En s’installant en Afrique, les États-Unis évitent les contrôles et réduisent leur responsabilité en cas de fâcheuses conséquences dans ce type de laboratoires.
"Les États-Unis transféreront les multiples exigences de conformité de leur propre pays au pays hôte. Cela assurera aussiune liberté d'action pour ce qu’ils veulent faire, sans crainte de répercussions immédiates. Cela réduit la responsabilité", explique ainsi le chercheur.
Le transfert d’activités biologiques à double usage répond aussi à des logiques d’influence. Les États-Unis ont bien identifié l’Afrique comme un continent d’avenir et veulent y apposer leur empreinte.

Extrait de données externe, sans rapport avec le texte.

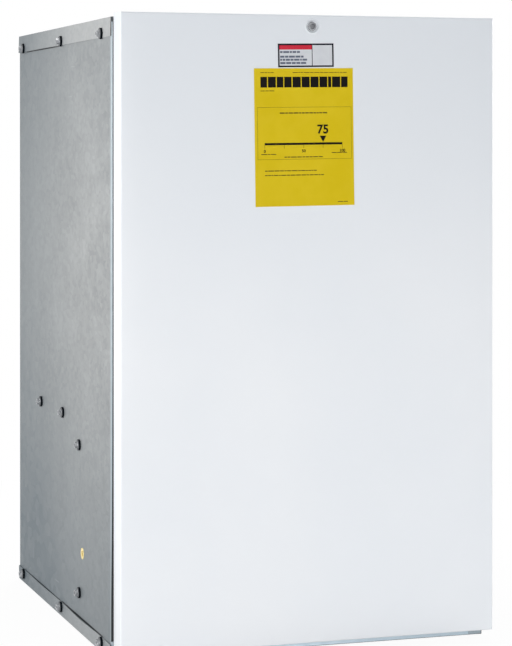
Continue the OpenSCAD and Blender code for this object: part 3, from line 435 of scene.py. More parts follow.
@dataclass(frozen=True)
class PlatedMetal:
    """Plated or turned metal, with fine lines, worn spots and painted shade from its mesh's
    attribute.
    """

    name: str
    tone: Colour
    worn: Colour
    roughness: float = 0.28
    stretch: Point = EVEN

    def make(self) -> bpy.types.Material:
        """Builds the material: smudges pick the tone, thin lines break the gloss.

        Returns:
            The material.
        """
        g = Graph(self.name)
        smudge = g.noise(6, 4, self.stretch, 0.6, 0.3)
        lines = g.noise(1.1, 2, self.stretch, 0.5)
        shade = g.shade()
        colour = g.blend(smudge.rise(0.35, 0.7), self.tone, self.worn)
        # Painted shade: the shade attribute blends to near-black, roughens it and takes its metal
        # away.
        colour = g.blend(shade, colour, SHADE_BLACK)
        rough = self.roughness + smudge * 0.16 + lines * 0.05 + shade * 0.4
        others = {"Metallic": 1 - shade, "Specular IOR Level": 0.03}
        return g.principled(colour, rough, g.bump(lines, 0.02, 0.5), others)


@dataclass(frozen=True)
class MouldedPlastic:
    """Moulded plastic or enamel with a fine texture and faint flow marks."""

    name: str
    tone: Colour
    faded: Colour
    roughness: float = 0.45
    grain: float = 0.9
    relief: float = 0.03

    def make(self) -> bpy.types.Material:
        """Builds the material: slow clouds fade the tone, fine grain breaks the gloss.

        Returns:
            The material.
        """
        g = Graph(self.name)
        flow = g.noise(22, 3, rough=0.5, warp=0.6)
        grain = g.noise(self.grain, 2)
        colour = g.blend(flow.rise(0.35, 0.75), self.tone, self.faded)
        rough = self.roughness + flow * 0.08 + grain * 0.08
        return g.principled(colour, rough, g.bump(grain, self.relief, 0.6))


@dataclass(frozen=True)
class FoamRubber:
    """Closed-cell foam strip with open cut cells."""

    name: str
    tone: Colour = paint(20, 22, 25)
    dusty: Colour = paint(40, 42, 46)

    def make(self) -> bpy.types.Material:
        """Builds the material: the distance to the cells' edges gives pits and tone.

        Returns:
            The material.
        """
        g = Graph(self.name)
        pits = g.cells(1.3, edges=True).rise(0.0, 0.22)
        colour = g.blend(pits * 0.7 + g.noise(14, 3) * 0.2, self.tone, self.dusty)
        return g.principled(colour, 0.92, g.bump(pits, 0.25, 0.8))


@dataclass(frozen=True)
class GlassFibre:
    """Glass-fibre board with crossing fibres and uneven binder."""

    name: str
    tone: Colour = paint(214, 186, 96)
    bound: Colour = paint(178, 142, 58)

    def make(self) -> bpy.types.Material:
        """Builds the material: two noises drawn out along and up cross as fibres.

        Returns:
            The material.
        """
        g = Graph(self.name)
        along = g.noise(2.2, 3, (0.15, 0.15, 1.0), 0.6, 0.8)
        up = g.noise(2.2, 3, (1.0, 1.0, 0.12), 0.6, 0.8)
        tufts = g.noise(16, 4, rough=0.6, warp=1.2)
        fibres = along * 0.5 + up * 0.5
        colour = g.blend(tufts.rise(0.3, 0.75), self.bound, self.tone)
        colour = g.blend(fibres.rise(0.52, 0.7) * 0.5, colour, paint(240, 222, 158))
        return g.principled(colour, 0.9, g.bump(fibres * 0.7 + tufts * 0.3, 0.8, 0.8))


@dataclass(frozen=True)
class LabelPaper:
    """Printed label stock: satin, a little uneven where the ink took."""

    name: str
    tone: Colour
    pale: Colour

    def make(self) -> bpy.types.Material:
        """Builds the material: clouds move the ink's depth, fine tooth breaks the gloss.

        Returns:
            The material.
        """
        g = Graph(self.name)
        clouds = g.noise(34, 3, rough=0.55)
        tooth = g.noise(0.7, 2)
        colour = g.blend(clouds.rise(0.3, 0.75) * 0.8 + tooth * 0.15, self.tone, self.pale)
        satin = {"Specular IOR Level": 0.08}
        return g.principled(colour, 0.46 + clouds * 0.06, g.bump(tooth, 0.012, 0.5), satin)


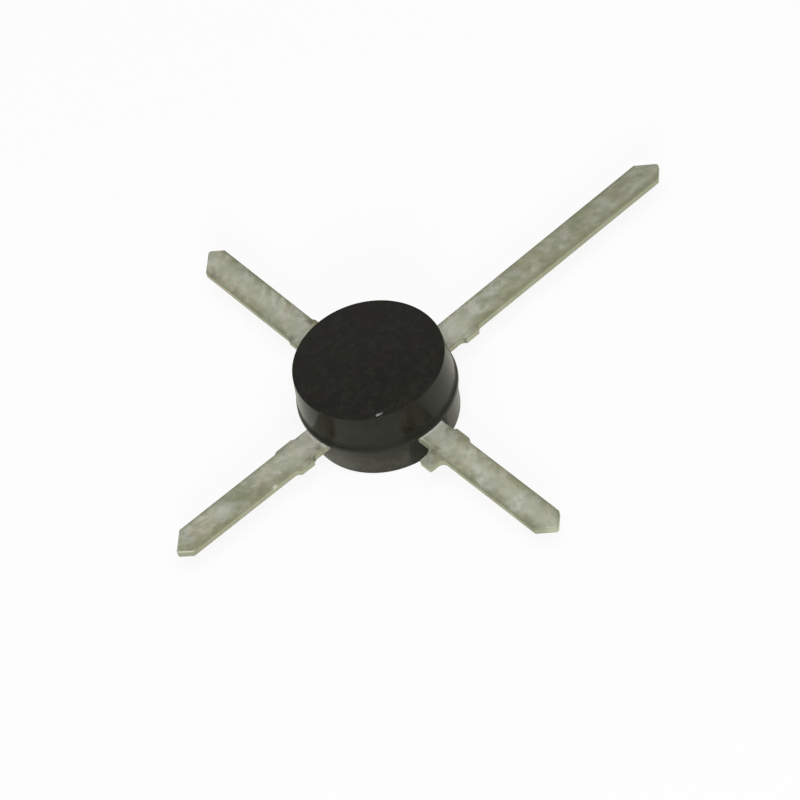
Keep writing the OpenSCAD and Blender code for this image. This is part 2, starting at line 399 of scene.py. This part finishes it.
class Finish:
    """A material under construction. Patterns are laid out in millimetres on the object's own axes."""

    def __init__(self, name):
        self.material = bpy.data.materials.new(name)
        self.material.use_nodes = True
        self.tree = self.material.node_tree
        self.tree.nodes.clear()
        self.shader = self.node("ShaderNodeBsdfPrincipled")
        output = self.node("ShaderNodeOutputMaterial")
        self.link(self.shader.outputs["BSDF"], output.inputs["Surface"])
        place = self.node("ShaderNodeTexCoord")
        scaled = self.node("ShaderNodeVectorMath", operation="SCALE")
        self.link(place.outputs["Object"], scaled.inputs[0])
        scaled.inputs["Scale"].default_value = 1 / MM
        self.place = scaled.outputs[0]
        self.x, self.y, self.z = self.split(self.place)
        self.upward = self.split(place.outputs["Normal"])[2]

    def node(self, kind, **settings):
        """New node with its settings."""
        made = self.tree.nodes.new(kind)
        for key, value in settings.items():
            setattr(made, key, value)
        return made

    def link(self, source, target):
        """Joins an output to an input."""
        self.tree.links.new(source, target)

    def put(self, target, value):
        """Gives an input a pattern or a plain value."""
        if isinstance(value, bpy.types.NodeSocket):
            self.link(value, target)
        else:
            target.default_value = value

    def math(self, operation, a, b=0.0, c=0.0):
        """Result of an operation on patterns or plain values."""
        made = self.node("ShaderNodeMath", operation=operation)
        for target, value in zip(made.inputs, (a, b, c)):
            self.put(target, value)
        return made.outputs[0]

    def times(self, product, *others):
        """Product of all the values."""
        for other in others:
            product = self.math("MULTIPLY", product, other)
        return product

    def split(self, vector):
        """The three parts of a vector or of a colour."""
        made = self.node("ShaderNodeSeparateXYZ")
        self.link(vector, made.inputs[0])
        return made.outputs

    def vector(self, x, y, z):
        """Vector of three parts."""
        made = self.node("ShaderNodeCombineXYZ")
        for target, value in zip(made.inputs, (x, y, z)):
            self.put(target, value)
        return made.outputs[0]

    def ramp(self, value, low, high, at_low=0.0, at_high=1.0):
        """Soft step from at_low to at_high as the value goes from low to high."""
        made = self.node("ShaderNodeMapRange", interpolation_type="SMOOTHSTEP")
        for target, given in zip(made.inputs, (value, low, high, at_low, at_high)):
            self.put(target, given)
        return made.outputs[0]

    def noise(self, per_mm, detail=3.0, roughness=0.55, place=None, distortion=0.0):
        """Cloudy pattern from 0 to 1 with about per_mm patches in a millimetre."""
        made = self.node("ShaderNodeTexNoise")
        self.link(place or self.place, made.inputs["Vector"])
        made.inputs["Scale"].default_value = per_mm
        made.inputs["Detail"].default_value = detail
        made.inputs["Roughness"].default_value = roughness
        made.inputs["Distortion"].default_value = distortion
        return made.outputs["Fac"]

    def voronoi(self, per_mm):
        """Outputs of a pattern of cells with about per_mm of them in a millimetre."""
        made = self.node("ShaderNodeTexVoronoi")
        self.link(self.place, made.inputs["Vector"])
        made.inputs["Scale"].default_value = per_mm
        return made.outputs

    def grains(self, per_mm):
        """Distance to the middle of the nearest grain."""
        return self.voronoi(per_mm)["Distance"]

    def cells(self, per_mm):
        """A level from 0 to 1 for each crystal."""
        return self.split(self.voronoi(per_mm)["Color"])[0]

    def away_from(self, point):
        """Distance from a point, in millimetres."""
        made = self.node("ShaderNodeVectorMath", operation="DISTANCE")
        self.link(self.place, made.inputs[0])
        made.inputs[1].default_value = point
        return made.outputs["Value"]

    def mix(self, share, a, b):
        """Colour a where share is 0 and b where it is 1."""
        made = self.node("ShaderNodeMix", data_type="RGBA")
        self.put(made.inputs[0], share)
        for target, value in ((made.inputs[MIX_A], a), (made.inputs[MIX_B], b)):
            self.put(target, value if isinstance(value, bpy.types.NodeSocket) else (*value, 1.0))
        return made.outputs[MIX_COLOUR]

    def relief(self, *layers):
        """Fine relief from (pattern, height in millimetres) layers, on the shader's normal."""
        normal = None
        for pattern, height in layers:
            bump = self.node("ShaderNodeBump")
            bump.inputs["Strength"].default_value = 1.0
            bump.inputs["Distance"].default_value = height * MM
            self.put(bump.inputs["Height"], pattern)
            if normal is not None:
                self.link(normal, bump.inputs["Normal"])
            normal = bump.outputs["Normal"]
        self.link(normal, self.shader.inputs["Normal"])

    def cover(self, colour, roughness):
        """Colour and roughness patterns of the surface."""
        self.put(self.shader.inputs["Base Color"], colour)
        self.put(self.shader.inputs["Roughness"], roughness)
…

"Le continent est un marché en pleine croissance. Il est au centre de nombreux intérêts géopolitiques. Il possède de vastes ressources minérales, essentielles à la subsistance de la plupart des pays. Par conséquent, tout ce qui peut aider à stabiliser l'empreinte sera d'un grand intérêt pour toutes les puissances mondiales, y compris les États-Unis", déclare ainsi Moses Khanyile.
Risques multipliés
Pour les populations africaines, les risques sont au contraire décuplés, souligne encore le spécialiste. Les recherches sur le matériel biologique peuvent provoquer des accidents, mais sont aussi sous la menace d’organisations criminelles, qui s’intéressent particulièrement à ce type d’activité.
"Il pourrait y avoir une fuite. Des recherches peuvent tomber entre les mauvaises mains de terroristes. Les syndicats du crime sont toujours à la recherche de certaines de ces armes biologiques pour poursuivre leurs objectifs", souligne Moses Khanyile.
Sur un plan légal, le fait que les Africains n’aient pas accès aux résultats des études menées dans ces laboratoires pourrait aussi constituer une violation de la Convention sur les armes biologiques. Cette dernière interdit le développement, la production, le transfert, le stockage et l'utilisation des armes biologiques et à toxines, depuis 1975.
Début octobre, la Défense russe avait annoncé disposer de documents prouvant le transfert d’études biologiques à double usage en Afrique. Le Pentagone utiliserait notamment des sous-traitants au Cameroun, en Ouganda, en Sierra Leone et en République démocratique du Congo.